- What the exercise asks
Stop after the line with "self.total = 0": repeat exactly every line before it, beginning with the first, and that line itself.
————
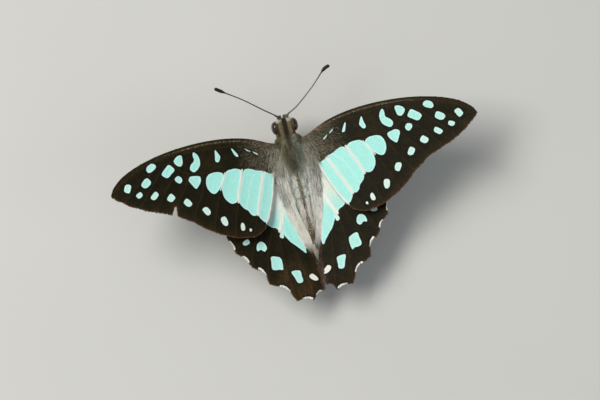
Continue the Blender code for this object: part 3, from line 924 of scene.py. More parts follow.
class Coat:
    """Hairs gathered into one joined mesh, with random draws of their own.

    Where hairs are added, a pair of numbers stands for an even draw between them for each hair.
    """

    def __init__(self, name, finish, seed, slot="grey_hair"):
        self.name, self.finish, self.slot = name, finish, slot
        self.random = np.random.default_rng(seed)
        self.sets = []
        self.total = 0

    def even(self, low, high, size):
        """Even draws between two values."""
        return self.random.uniform(low, high, size)

    def bell(self, middle, spread, size):
        """Bell-shaped draws about a value."""
        return self.random.normal(middle, spread, size)

    def drawn(self, value, n):
        """A value itself, or even draws between a pair's two."""
        return self.even(*value, n) if isinstance(value, tuple) else value

    def stray(self, spread, n):
        """Small random vectors."""
        return self.bell(0, spread, (n, 3))

    def tints(self, colour, spread, n=None):
        """A colour, or colours, in lighter and darker shades."""
        n = len(colour) if n is None else n
        return np.broadcast_to(colour, (n, 3)) * np.exp(self.bell(0, spread, (n, 1)))

    def add(
        self, roots, directions, lengths, widths, sag, tint, uv, facing, tips=None, flatness=0.6,
        levels=SHORT_HAIR, waver=0.0,
    ):
        """Hairs from their roots, in the frame."""
        n = len(roots)
        lengths, widths = self.drawn(lengths, n), self.drawn(widths, n)
        if waver:
            sag = sag + self.stray(waver, n)
        tips = tint if tips is None else tips
        sag, tint, tips = (np.broadcast_to(value, (n, 3)) for value in (sag, tint, tips))
        points, faces, *rest = strands(
            roots, directions, lengths, widths, sag, tint, tips, uv, facing, flatness, levels
        )
        self.sets.append((points, faces + self.total, *rest))
        self.total += len(points)

    def comb(self, points, normals, on_map, along, stand, lengths, widths, sag, tint, tips=None, **more):
        """Hairs combed along a surface of the body: stand is how far they rise off it, and sag a share."""
        flat = along - np.sum(along * normals, axis=1, keepdims=True) * normals
        stand = np.reshape(self.drawn(stand, len(points)), (-1, 1))
        directions = unit(unit(flat) + normals * stand)
        roots, sag = to_world(points), sag * normals
        self.add(roots, directions, lengths, widths, sag, tint, on_map, normals, tips, **more)

    def grow(self, y, turn, along, stand, lengths, widths, sag, tint, tips=None, lift=0.0, **more):
        """Hairs combed along the body's own skin, from distances along it and turns from its top."""
        points, normals = on_body(y, turn, lift)
        on_map = body_map(y, turn)
        self.comb(points, normals, on_map, along, stand, lengths, widths, sag, tint, tips, **more)

    def finish_piece(self):
        """The joined piece."""
        points, faces, tints, places = (np.concatenate(part) for part in zip(*self.sets))
        build(self.name, points, faces, self.finish, self.slot, places[faces.ravel()], tint=tints)


def fringe_coat(wing, finish, seed):
    """Short scales along the wing's free edge: brown, and white in the hindwing's bays."""
    coat = Coat("coat_fringe_" + wing.name, finish, seed, "wing_scales")
    line = spaced(np.vstack([wing.loop, wing.loop[:1]]), 0.036)[:-1]
    line = line + coat.bell(0, 0.012, line.shape)
    line = line[(wing.field("front", line) > 0.5) & (wing.field("inner", line) > 0.3)]
    line = line[line[:, 0] > (1.6 if wing.fore else -3.0)]
    if not wing.fore:
        line = line[(line[:, 1] > 12.0) | (line[:, 0] > 5.0)]
    n = len(line)
    out = unit(wing.slope(line, 0.10))
    out = unit(out + 0.25 * wing.lie(line) + coat.bell(0, 0.16, line.shape))
    roots = line - out * (FRINGE + 0.12)
    roots = wing.place(roots, wing.relief(roots) + coat.even(-0.03, 0.03, n))
    directions = wing.to_frame(np.column_stack([out, coat.bell(0, 0.10, n)]))
    lengths, widths = coat.even(0.29, 0.41, n), coat.even(0.045, 0.085, n)
    patch, white, _ = wing.marks(line - out * 0.1)["mark_a"].T
    brown = np.array((0.060, 0.030, 0.016)) * coat.even(0.5, 1.6, (n, 1))
    rusty = coat.even(0, 1, n) < (0.30 if wing.fore else 0.62)
    tint = np.where(rusty[:, None], (0.26, 0.125, 0.06), brown)
    tint = np.where(((patch < 0.10) & (white > 0.8))[:, None], (0.80, 0.80, 0.72), tint)
    if wing.fore:
        u, v = line.T
        creamy = smooth(v, 3.6, 4.5) * smooth(v, 15.6, 14.6) * smooth(u, 7.6, 6.8)
        cream = np.array((0.84, 0.81, 0.73)) * coat.even(0.80, 1.12, (n, 1))
        tint = np.where((creamy > coat.even(0, 1, n))[:, None], cream, tint)
    on_map = chart_map(wing, line)
    coat.add(roots, directions, lengths, widths, 0.0, tint, on_map, wing.up(n), flatness=0.4)
    coat.finish_piece()


# ---------------------------------------------------------------- body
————
- Task answer
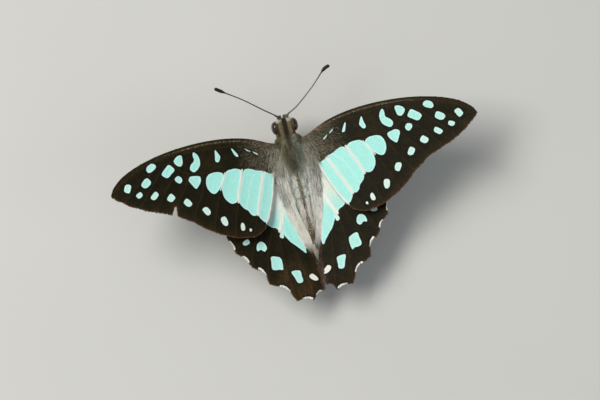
Continue the Blender code for this object: part 3, from line 924 of scene.py. More parts follow.
class Coat:
    """Hairs gathered into one joined mesh, with random draws of their own.

    Where hairs are added, a pair of numbers stands for an even draw between them for each hair.
    """

    def __init__(self, name, finish, seed, slot="grey_hair"):
        self.name, self.finish, self.slot = name, finish, slot
        self.random = np.random.default_rng(seed)
        self.sets = []
        self.total = 0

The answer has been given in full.